“I wanted to float in a pool. I wanted to fly. I want to bungee, I want to get into silks, I want to do all those things. It makes you weightless. I carried around so much weight because I was obese, that I just wanted to be weightless, I wanted that lifted off of me. So that’s where the name came in, I got up at 3am, middle of the night, and I just kept thinking weightless, weightless, weightless. That’s it. That’s it, I want to be weightless. I called up a friend. She’s good at graphic design. I said hey, I need you to create me a logo, and she was like, okay, like what do you need I said I want there to be a feather, I want you to feel like, when you look at it I want you to take a deep breath, like, yeah. And so that’s how she came up with it, and I think it’s perfect.”
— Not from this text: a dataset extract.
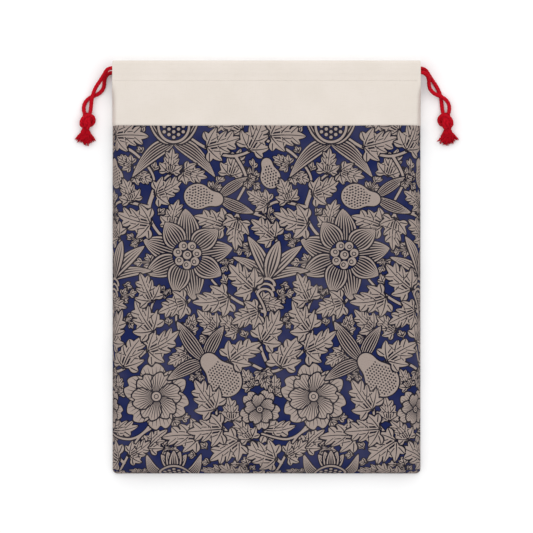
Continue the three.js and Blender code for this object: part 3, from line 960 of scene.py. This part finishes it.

“I wanted to be weightless.”

“I was on a weight loss show and at my highest weight I was almost 400 pounds. We don’t know for sure because the scale didn’t go that high, it went up to 360, so I was 360 for sure, but probably higher. And I was scared to go into gyms, and I was intimidated, and there were mean girls that judged and looked and gawked. I didn’t know how to use the equipment, and I didn’t have any instructions, and I was at the end of my rope, like I didn’t know who can help me. So I auditioned for Extreme Weight Loss on ABC, and they helped me lose half my body weight on the show, and I decided I wanted to be a coach, I wanted to help people like they helped me, and so I went and got my coaching certifications and started coaching and I was actually coaching downtown, quite a bit. I was coaching at Gypsy Kit Fit when it was in Oil and Gas. I would do Tabata Tuesdays with Tiffany out there. It was intense, it was heavy weight, push ups, like hardcore work, because that’s what kind of coach I was. I’m an intense person, and I coach intensely. So, the cancer journey was tough, it changed the game. I was coaching at Urban Air for trampoline fitness, which is really good for the joints and stuff. And so I picked up all these little nuggets along the way to create Weightless.
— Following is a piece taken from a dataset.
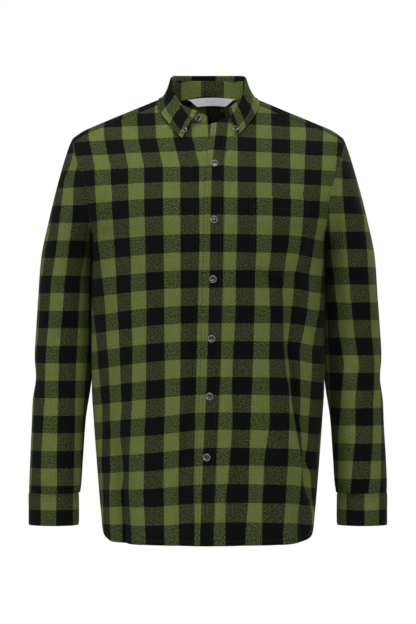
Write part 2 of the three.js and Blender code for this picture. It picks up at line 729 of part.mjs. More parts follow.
function cuff(side) {
  const rows = [];
  for (const z of [CUFF_HEM, (CUFF_HEM + CUFF_TOP) / 2, CUFF_TOP]) {
    const row = [];
    for (let j = 0; j <= CUFF_STEPS; j += 1) {
      const turn = (j / CUFF_STEPS) * (360 + CUFF_LAP);
      const lift = CUFF_LIFT * smooth((turn - CUFF_LIFT_FROM) / CUFF_LIFT_SPAN);
      const p = cuffPoint(side, turn, z, lift);
      const n = vector(p.x - side * CUFF_MIDDLE_X, p.y - CUFF_MIDDLE_Y, 0).normalize();
      row.push({ p, n });
    }
    rows.push(row);
  }
  return wall(rows, WALL);
}

function cuffButtonSeat(side) {
  const turn = 360 + CUFF_LAP / 2;
  const p = cuffPoint(side, turn, (CUFF_HEM + CUFF_TOP) / 2, CUFF_LIFT);
  return { p, n: vector(p.x - side * CUFF_MIDDLE_X, p.y - CUFF_MIDDLE_Y, 0).normalize() };
}

// A pointed strip along the back of the sleeve above the cuff
function sleevePlacket(side) {
  const rows = [];
  const angle = VENT_TURN * DEGREE;
  for (let i = 0; i <= VENT_ROWS; i += 1) {
    const row = [];
    for (let j = 0; j <= 2; j += 1) {
      const point = 1 - Math.abs(j - 1);
      const t = VENT_FOOT - (i / VENT_ROWS) * (VENT_SHARE + VENT_POINT * point);
      const step = ((j - 1) * VENT_WIDTH) / 2 / VENT_RADIUS;
      const p = sleevePoint(side, t, angle + step);
      const n = sleeveOut(side, t, angle + step);
      row.push({ p: p.addScaledVector(n, TRIM_WALL + VENT_EASE), n });
    }
    rows.push(row);
  }
  return wall(rows, TRIM_WALL);
}

function sleeveOut(side, t, angle) {
  const down = SLEEVE_STEP / 2;
  const along = sleevePoint(side, t + down, angle).sub(sleevePoint(side, t - down, angle));
  const round = 0.05;
  const over = sleevePoint(side, t, angle + round).sub(sleevePoint(side, t, angle - round));
  return along.cross(over).multiplyScalar(side).normalize();
}

// Stations of the collar from the wearer's left front end, round the back, to the right front end
function collarStations() {
  const mirror = (row) => ({ ...row, foldX: -row.foldX, edgeX: -row.edgeX });
  const left = [...COLLAR_BACK, ...COLLAR_LEFT].reverse();
  const right = [...COLLAR_BACK.slice(1), ...COLLAR_RIGHT].map(mirror);
  return [...left, ...right].map((row) => {
    const y = row.edgeY === 0 ? depthAt(FRONT, row.edgeX, row.edgeZ) - LEAF_LIFT : row.edgeY;
    return { ...row, edgeY: y };
  });
}

// Section of the fold-over leaf: up from the stand, over the fold and down to the free edge
function leafSection(row) {
  const fold = vector(row.foldX, row.foldY, row.foldZ);
  const edge = vector(row.edgeX, row.edgeY, row.edgeZ);
  const out = vector(edge.x - fold.x, edge.y - fold.y, 0).normalize();
  const at = (run, rise) => fold.clone().addScaledVector(out, run).add(vector(0, 0, rise));
  const points = [
    at(0, -row.rise),
    at(ROLL_SIDE.run, ROLL_SIDE.rise * row.rise),
    at(ROLL_TOP, 0),
    at(ROLL_TURN.run, ROLL_TURN.rise),
  ];
  const begin = at(ROLL_END.run, ROLL_END.rise);
  const belly = begin.clone().add(edge).multiplyScalar(0.5).addScaledVector(out, LEAF_BULGE);
  belly.z += LEAF_BULGE;
  for (let k = 0; k <= LEAF_ROWS; k += 1) {
    const t = k / LEAF_ROWS;
    points.push(begin.clone().multiplyScalar((1 - t) ** 2)
      .addScaledVector(belly, 2 * t * (1 - t))
      .addScaledVector(edge, t * t));
  }
  return points;
}

// Keeps the free leaf off the fronts and the yoke below it
function clearOfBody(p, gap) {
  const y = Math.abs(p.y) < 1 ? -1 : p.y;
  const top = heightAt(p.x, y);
  const n = outward(p.x, y, Math.min(p.z, top));
  const over = (p.z - top) * Math.max(n.z, 0.2);
  return over < gap ? p.addScaledVector(n, gap - over) : p;
}

function leafSheet() {
  const sections = collarStations().map(leafSection);
  const rows = sections[0].map((_, k) => sections.map((points) => {
    const p = points[k];
    return k > LEAF_FREE_ROW ? clearOfBody(p, LEAF_LIFT) : p;
  }));
  return withNormals(rows, false, 1);
}

// A point of a sheet seen from the front, in the plane of its nearest corner
function onSheet(sheet, x, z) {
  const away = ({ p, n }) => Math.hypot(p.x - x, p.z - z) + (n.y > 0 ? 1000 : 0);
  const near = sheet.flat().reduce((a, b) => (away(b) < away(a) ? b : a));
  const { p, n } = near;
  return { p: vector(x, p.y - (n.x * (x - p.x) + n.z * (z - p.z)) / n.y, z), n };
}

// The stand rises from the neck ring; its front ends reach past the leaf and are rounded down
const STAND_LEFT_END = [
  { angle: 6, top: -35, out: 5 },
  { angle: 14, top: -27, out: 4.5 },
  { angle: 23, top: -23, out: 3 },
];
const STAND_RIGHT_END = [
  { angle: -16, top: -25.5, out: 1 },
  { angle: -6, top: -27, out: 1 },
  { angle: 1, top: -35, out: 1 },
];

function standColumns() {
  const columns = STAND_LEFT_END.map(({ angle, top, out }) => {
    const base = neckPoint(angle, SEAM);
    return { base, top: vector(base.x, base.y - out, top) };
  });
  for (const row of collarStations()) {
    const angle = Math.atan2(row.foldX / NECK_HALF, -(row.foldY - NECK_MIDDLE) / NECK_DEPTH) / DEGREE;
    const base = neckPoint(angle, SEAM);
    columns.push({ base, top: vector(row.foldX, row.foldY, row.foldZ - row.rise - SEAM) });
  }
  for (const { angle, top, out } of STAND_RIGHT_END) {
    const base = neckPoint(angle, SEAM);
    columns.push({ base, top: vector(base.x, base.y - out, top) });
  }
  return columns;
}

function standSheet() {
  const columns = standColumns();
  const rows = [0, 0.35, 0.7, 1].map((t) => columns.map(({ base, top }) => {
    const foot = base.clone().add(vector(0, 0, STAND_FOOT));
    return foot.lerp(top, t);
  }));
  return withNormals(rows, false, -1);
}

// The pocket lies on the left front, square at the top and pointed at the bottom
function pocket() {
  const rows = [];
  for (let i = 0; i <= POCKET_STEPS; i += 1) {
    const row = [];
    const v = i / POCKET_STEPS;
    for (let j = 0; j <= POCKET_STEPS; j += 1) {
      const u = j / POCKET_STEPS;
      const foot = lerp(POCKET.side, POCKET.point, 1 - Math.abs(2 * u - 1));
      const z = lerp(lerp(POCKET.topLeft, POCKET.topRight, u), foot, v);
      const x = lerp(POCKET.left, POCKET.right - POCKET_TAPER * v, u);
      row.push(bodyPoint(FRONT, x, z, lapLift(x, z) + LAYER + TRIM_WALL + POCKET_EASE));
    }
    rows.push(row);
  }
  return wall(rows, TRIM_WALL);
}

// A blank woven label under the stand inside the back neck
function neckLabel() {
  const rows = [];
  for (let i = 0; i <= 2; i += 1) {
    const row = [];
    for (let j = -4; j <= 4; j += 1) {
      const x = (j / 4) * LABEL.half;
      const z = LABEL.top - (x / LABEL.half) ** 2 * LABEL.droop - (i / 2) * LABEL.height;
      const y = NECK_MIDDLE + (NECK_DEPTH - LABEL.inset) * Math.sqrt(1 - (x / NECK_HALF) ** 2) - i * LABEL.tilt;
      row.push({ p: vector(x, y, z), n: vector(0, 1, 0) });
    }
    rows.push(row);
  }
  return wall(rows, LABEL_WALL);
}

// Rimmed button with a sunk face, its back at the origin and its face up
function buttonShape(radius) {
  const rim = radius * 0.78;
  const profile = [
    [0, 0], [radius * 0.7, 0], [radius, BUTTON_THICK * 0.35], [radius, BUTTON_THICK * 0.7],
    [radius * 0.92, BUTTON_THICK], [rim, BUTTON_THICK], [radius * 0.6, BUTTON_THICK * 0.72],
    [0, BUTTON_THICK * 0.66],
  ];
  const shape = profile.map(([r, y]) => new THREE.Vector2(r, y));
  const geometry = new THREE.LatheGeometry(shape, BUTTON_SEGMENTS);
  geometry.rotateX(Math.PI / 2);
  return geometry;
}

const cloth = (color) => new THREE.MeshStandardMaterial({ color, roughness: 0.95, metalness: 0 });
const GREEN = cloth(0x5c6636);
const DARK = cloth(0x1b1c1c);
const LABEL_CLOTH = cloth(0xb4b4bc);
const BUTTON_SHINE = new THREE.MeshStandardMaterial({ color: 0x4a4642, roughness: 0.3, metalness: 0 });

const shirt = new THREE.Group();

function add(name, geometry, material) {
  const mesh = new THREE.Mesh(geometry, material);
  mesh.name = name;
  shirt.add(mesh);
  return mesh;
}

function addButton(name, radius, { p, n }) {
  const button = add(name, buttonShape(radius), BUTTON_SHINE);
  button.quaternion.setFromUnitVectors(vector(0, 0, 1), n);
  button.position.copy(p).addScaledVector(n, BUTTON_GAP);
}

add('front_left', frontLeft(), GREEN);
add('front_right', frontRight(), GREEN);
add('placket', placket(), DARK);
add('back', backPanel(), GREEN);
add('yoke', yoke(), DARK);
for (const [name, side] of [['left', 1], ['right', -1]]) {
  add(`sleeve_${name}`, wall(sleeveRows(side), WALL, true), GREEN);
  add(`cuff_${name}`, cuff(side), DARK);
  add(`sleeve_placket_${name}`, sleevePlacket(side), DARK);
}
const stand = standSheet();
const leaf = leafSheet();
add('collar_stand', wall(stand, STAND_WALL), DARK);
add('collar_leaf', wall(leaf, WALL), GREEN);
add('pocket', pocket(), DARK);
add('neck_label', neckLabel(), LABEL_CLOTH);

BUTTON_LEVELS.forEach((z, k) => {
  addButton(`button_front_${k + 1}`, BUTTON_RADIUS, bodyPoint(FRONT, frontLine(z), z, PLACKET_LIFT));
});
addButton('button_stand', BUTTON_RADIUS * STAND_BUTTON_SHARE, onSheet(stand, STAND_BUTTON.x, STAND_BUTTON.z));
for (const { name, x, z } of COLLAR_BUTTONS) {
  addButton(`button_collar_${name}`, SMALL_BUTTON_RADIUS, onSheet(leaf, x, z));
}
for (const [name, side] of [['left', 1], ['right', -1]]) {
  addButton(`button_cuff_${name}`, SMALL_BUTTON_RADIUS, cuffButtonSeat(side));
}

export default shirt;
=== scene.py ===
"""Worn, hollow flannel shirt with a button down collar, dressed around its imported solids.

Lengths are in millimetres until a mesh is made, and metres from there on.
"""
import bpy
import math
import numpy as np
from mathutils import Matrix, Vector


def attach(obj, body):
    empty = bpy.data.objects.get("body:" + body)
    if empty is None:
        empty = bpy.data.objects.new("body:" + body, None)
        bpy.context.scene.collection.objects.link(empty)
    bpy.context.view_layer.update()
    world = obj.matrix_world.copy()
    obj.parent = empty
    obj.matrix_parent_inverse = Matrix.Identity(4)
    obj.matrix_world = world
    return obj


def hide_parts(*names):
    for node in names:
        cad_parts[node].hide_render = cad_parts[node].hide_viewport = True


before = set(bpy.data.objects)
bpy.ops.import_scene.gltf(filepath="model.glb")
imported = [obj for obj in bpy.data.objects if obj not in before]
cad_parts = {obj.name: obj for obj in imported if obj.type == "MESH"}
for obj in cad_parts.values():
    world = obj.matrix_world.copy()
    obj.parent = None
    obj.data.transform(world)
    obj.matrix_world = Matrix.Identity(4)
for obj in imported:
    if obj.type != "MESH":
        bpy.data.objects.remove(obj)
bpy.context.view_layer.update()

MM = 0.001

# Photograph and camera: far in front, level, aimed between collar and hem
IMAGE_WIDTH = 416
CAMERA_DISTANCE = 5000
CAMERA_LEVEL = -363
MM_PER_PIXEL = 1.72
SENSOR = 36
FLOOR_LEVEL = -1300
FLOOR_RADIUS = 2600

# Cloth
THICK = 1.0
TRIM = 0.9
DOUBLE = 1.5
LABEL_THICK = 0.6
LAYER = 0.3
LAP_LIFT = 1.9
SEAM_DIP = 1.0
DIP_START = 0.5
DIP_SPAN = 4
PLACKET_LIFT = 2.5
CHECK = 60.0
ROW = 61.0

# Body form, as in the solids
SHAPE_POWER = 2.3
RIDGE_TOP = 12
RIDGE_SLOPE = 0.415
RIDGE_FLAT_X = 30
RIDGE_EASE = 64
SHOULDER_ROUND_X = 205
SHOULDER_ROUND = 0.008
FRONT_FALL = 240
FRONT_POWER = 1.9
BACK_FALL = 200
BACK_POWER = 2.2
SOFT_NECK = 5
SOFT_TIP = 38
SOFT_FROM = 110
SOFT_SPAN = 120
BACK_NECK_RISE = 40
BACK_NECK_REACH = 60
UNDERARM = -232
SHOULDER_TIP = 232
NECK_HALF = 62
NECK_MIDDLE = -2
NECK_DEPTH = 62
NECK_CORNER = 82
YOKE_DROP = 9
YOKE_LEVEL = -95
HEM_FRONT = -755
HEM_BACK = -759
HEM_RISE = 33
HEM_POWER = 7
PLACKET_WIDTH = 32
LAP_EASE = 46
LEFT_ANGLE = 34
RIGHT_ANGLE = -24
PLACKET_ANGLE = 5
SEAM = 0.4
SLOPE_STEP = 0.6
FOLD_FADE = 24
TROUGH_SHARP = 1.4
CREASE_FADE = 14
UNDERARM_FADE = 60
SIDE_TOP = 0.98

# level, half width, depth before and depth behind the side line
BODY_SECTIONS = np.array([
    (-780, 181, 136, 136), (-735, 181.5, 137, 137), (-685, 186, 138, 138), (-616, 191.5, 139, 139),
    (-547, 196.5, 140, 138), (-500, 199.5, 141, 137), (-400, 200.5, 144, 136), (-300, 200.5, 148, 137),
    (-232, 201, 149, 138), (-215, 213, 149, 138), (-190, 233, 149, 138), (-163, 253, 148, 138),
    (-135, 264, 148, 138), (-100, 268, 148, 138), (60, 268, 148, 138),
])
# level, reach of the armhole seam
ARMHOLE = np.array([
    (-232, 201), (-215, 201.8), (-190, 203.5), (-163, 207.5), (-141, 213.5), (-113, 222), (-90, 229),
    (-73, 232), (0, 232),
])
# level, middle of the placket
FRONT_LINE = np.array([
    (-800, -8), (-755, -7.5), (-605, -2.3), (-504, 2.6), (-407, 5.8), (-308, 8.2), (-209, 10),
    (-117, 11), (-40, 18), (0, 20),
])
# level, row of the check there, counted up from the hem
ROW_LEVELS = np.array([
    (-800, -12.5), (-731.5, -12), (-426.5, -7), (-248, -4), (-185.6, -3), (-131, -2), (-79, -1), (-32, 0),
    (12, 1),
])
# level, how far the rows hang lower 143 mm out from the middle on the wearer's right and left
ROW_DROOP = np.array([
    (-800, 2, 3), (-740, 5, 4), (-675, 9.5, 4), (-600, 12.5, 3), (-514, 12, 3), (-400, 10.5, 1),
    (-310, 8.5, 1), (-240, 6.5, 2), (-130, 3, 3), (0, 3, 3),
])
DROOP_REACH = 143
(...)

After six months of chemo, double mastectomy hormone treatment, having my ovaries removed, forced menopause, all of that, my body couldn’t do those hardcore workouts anymore. I just couldn’t. My mission is to encourage and inspire people. And I have to live my mission, I have to find another way. I have to create this. So I did research on the best low impact fitness, because I could barely walk without pain, much less do intense workouts, there’s just no way. There’s a couple things there: bicycling and swimming. I just had both my breasts amputated. I did not want to get into a swimsuit, like that’s weird, right, so I didn’t want to do that. So I’m going to have to think out of the box. Let’s see what else is out there, and I found bungee. It came over here from Taiwan. There’s very few places in the US that have it, and very, very few places in Texas that have it. Of course we’re the only place in Wichita Falls that has it, so it takes weight off of those joints, so I coach three to seven hours a day with way less pain. I realized that not only is it good for cancer survivors but it’s good with people with rheumatoid arthritis, it’s good for people that have knee injuries, ankle injuries, like it just takes a lot of weight off of the body.”